What is the difference between a public and private PKI?

Public PKI issues certificates from CAs whose roots are trusted by default in browsers and operating systems (Mozilla NSS, Microsoft CSTL). These are required for any publicly accessible HTTPS service.

How does the 47-day TLS certificate validity affect existing infrastructure?

From March 2026, newly issued publicly trusted TLS certificates cannot exceed 47 days. This does not retroactively revoke existing certificates but means all new issuance — including renewals — falls under the shorter limit.

Do Canadian organizations need QWACs if they are not subject to PSD2?

Strictly speaking, PSD2 only applies to payment service providers operating within the EU or EEA. However, Canadian fintech firms that integrate with European banks via open banking APIs, or that seek EU licensing, must obtain QWACs from a recognized QTSP.

What is the minimum viable PKI setup for a Canadian startup in fintech?

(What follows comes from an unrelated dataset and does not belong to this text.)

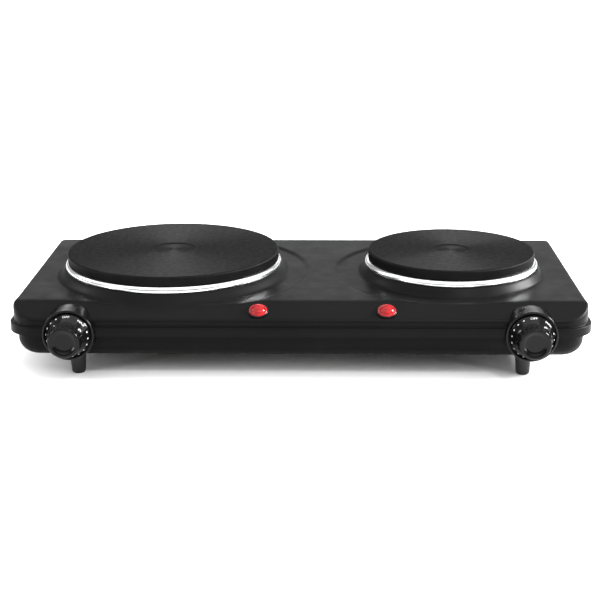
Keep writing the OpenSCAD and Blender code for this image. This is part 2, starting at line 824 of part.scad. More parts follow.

For a startup in early scaling stages: use a publicly trusted CA (commercial or Let's Encrypt) for TLS with ACME automation, implement mTLS for any internal API traffic using a lightweight private CA (such as AWS Private CA, Cloudflare PKI, or step-ca), and document your certificate inventory from day one. Avoid building a full internal CA hierarchy until you have an operations team capable of running it.